Boxing in Cuba
While many people want to study abroad in Cuba, many might be interested in those already studying there; as in what the locals are studying and what their daily lives are like. Some may not know but in Cuba they study sport. Cuba is known for its passion for baseball, but did you know that boxing is also very popular?
In 1959 Fidel Castro banned professional boxing because he wanted to prevent the exploitation of corruption inherent in this activity. In fact, all sports are banned from professional competition, but amateur leagues are allowed. While the nation’s athletes would excel in international boxing awards such as the Olympics; 32 of Cuba’s 65 Olympic gold medals come from boxing, these athletes would have to defect if they wanted to cash in on their talents. In 2013, the ban was lifted from boxing to allow professional boxers join the World Series of Boxing. This means that fighters receive a modest salary and still keep their “amateur” status so that they are able to compete in the Olympics. The ban has not been lifted on any other sport to date.
Here in the United States there are many schools that offer study abroad programs but very few that offer study abroad in Cuba. The training and coaching for every type of school is different and the same is true for schools in Cuba.
A reason for Cuba’s success in boxing may be the contributions of previous champions. Generally speaking, today’s Cuban champions are tomorrow’s trainers, able to pass on their years of experience to younger generations. In Cuba, boxing trainers are also required to have an academic degree that involves 7 years of schooling. The boxers receive world-class training and are well educated. Another reason that Cuba has such well trained athletes is because of the government’s ability to identify and cultivate talent at a young age.

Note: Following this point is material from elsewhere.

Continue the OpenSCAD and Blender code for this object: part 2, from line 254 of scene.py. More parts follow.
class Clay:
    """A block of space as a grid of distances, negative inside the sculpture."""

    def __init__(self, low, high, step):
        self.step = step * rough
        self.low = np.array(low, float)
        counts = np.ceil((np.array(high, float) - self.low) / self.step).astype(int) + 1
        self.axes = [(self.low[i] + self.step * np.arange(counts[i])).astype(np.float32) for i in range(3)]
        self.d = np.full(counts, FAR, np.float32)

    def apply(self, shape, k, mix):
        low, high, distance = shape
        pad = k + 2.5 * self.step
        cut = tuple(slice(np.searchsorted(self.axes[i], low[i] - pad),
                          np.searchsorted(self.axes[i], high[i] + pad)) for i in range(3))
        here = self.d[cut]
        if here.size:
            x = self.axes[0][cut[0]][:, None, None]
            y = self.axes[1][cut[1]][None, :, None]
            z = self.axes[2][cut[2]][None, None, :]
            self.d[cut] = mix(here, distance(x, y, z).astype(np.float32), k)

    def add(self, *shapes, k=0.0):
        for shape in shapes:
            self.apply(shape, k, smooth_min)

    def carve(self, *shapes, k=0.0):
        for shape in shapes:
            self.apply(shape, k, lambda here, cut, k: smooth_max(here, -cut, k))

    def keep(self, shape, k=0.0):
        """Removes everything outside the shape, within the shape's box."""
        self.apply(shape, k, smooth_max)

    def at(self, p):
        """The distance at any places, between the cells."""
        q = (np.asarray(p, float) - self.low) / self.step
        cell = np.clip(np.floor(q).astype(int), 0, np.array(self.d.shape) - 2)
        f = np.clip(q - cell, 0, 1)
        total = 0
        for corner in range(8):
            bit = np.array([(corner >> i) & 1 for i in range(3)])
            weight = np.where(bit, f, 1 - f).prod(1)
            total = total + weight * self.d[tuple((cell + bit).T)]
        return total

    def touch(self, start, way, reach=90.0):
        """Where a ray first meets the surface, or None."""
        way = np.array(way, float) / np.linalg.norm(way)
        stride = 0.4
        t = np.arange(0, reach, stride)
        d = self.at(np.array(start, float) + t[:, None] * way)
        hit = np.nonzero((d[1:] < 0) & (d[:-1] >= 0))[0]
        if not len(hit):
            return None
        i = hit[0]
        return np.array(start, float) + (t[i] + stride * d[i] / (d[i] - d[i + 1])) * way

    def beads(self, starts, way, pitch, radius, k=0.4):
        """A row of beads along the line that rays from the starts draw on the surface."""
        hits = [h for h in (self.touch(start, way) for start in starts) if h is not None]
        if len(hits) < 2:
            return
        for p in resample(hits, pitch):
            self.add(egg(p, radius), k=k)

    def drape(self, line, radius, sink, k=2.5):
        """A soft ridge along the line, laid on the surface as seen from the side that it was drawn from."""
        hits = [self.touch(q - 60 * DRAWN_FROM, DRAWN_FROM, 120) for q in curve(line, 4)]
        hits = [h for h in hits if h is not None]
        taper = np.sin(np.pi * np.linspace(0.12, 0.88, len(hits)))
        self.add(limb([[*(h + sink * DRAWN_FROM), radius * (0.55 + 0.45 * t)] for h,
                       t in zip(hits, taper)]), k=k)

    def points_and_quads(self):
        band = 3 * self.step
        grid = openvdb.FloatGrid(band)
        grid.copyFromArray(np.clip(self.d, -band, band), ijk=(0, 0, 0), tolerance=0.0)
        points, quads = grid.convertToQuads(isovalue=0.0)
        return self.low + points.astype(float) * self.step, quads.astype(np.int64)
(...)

The National Institute of Sport, Physical Education, and Recreation (INDER) was created in 1961 to coordinate national sport and physical education. The INDER created many programs, including the National Institute for Sports Medicine, the National Coaches program, and the National Physical Education Institute. The INDER also created the Escuelas de Iniciacion Deportiva (EIDE) which is implemented in the primary and secondary education system to prepare the youth for sports achievement. Many of the students who excel at a certain sport compete in the Cuban summer Olympics where EIDE scouts the talent and recruits them to a specialized school that caters to just their sport. All nationals have the right to participate in sport for the purposes of recreation, health or high ranked performance; and to education, health and employment. Cuban sport remains grounded in revolutionary values; ones that teach and instill nationalism, honor and respect for their country. PE and sport are integrated and its delivery is closely articulated with health, education, community development, and political and cultural approaches.
If you ever get the chance to study abroad in Cuba just realize that there are students there studying, whether it be music, dance, literature or even sport and they are hoping to get their own chance at studying abroad.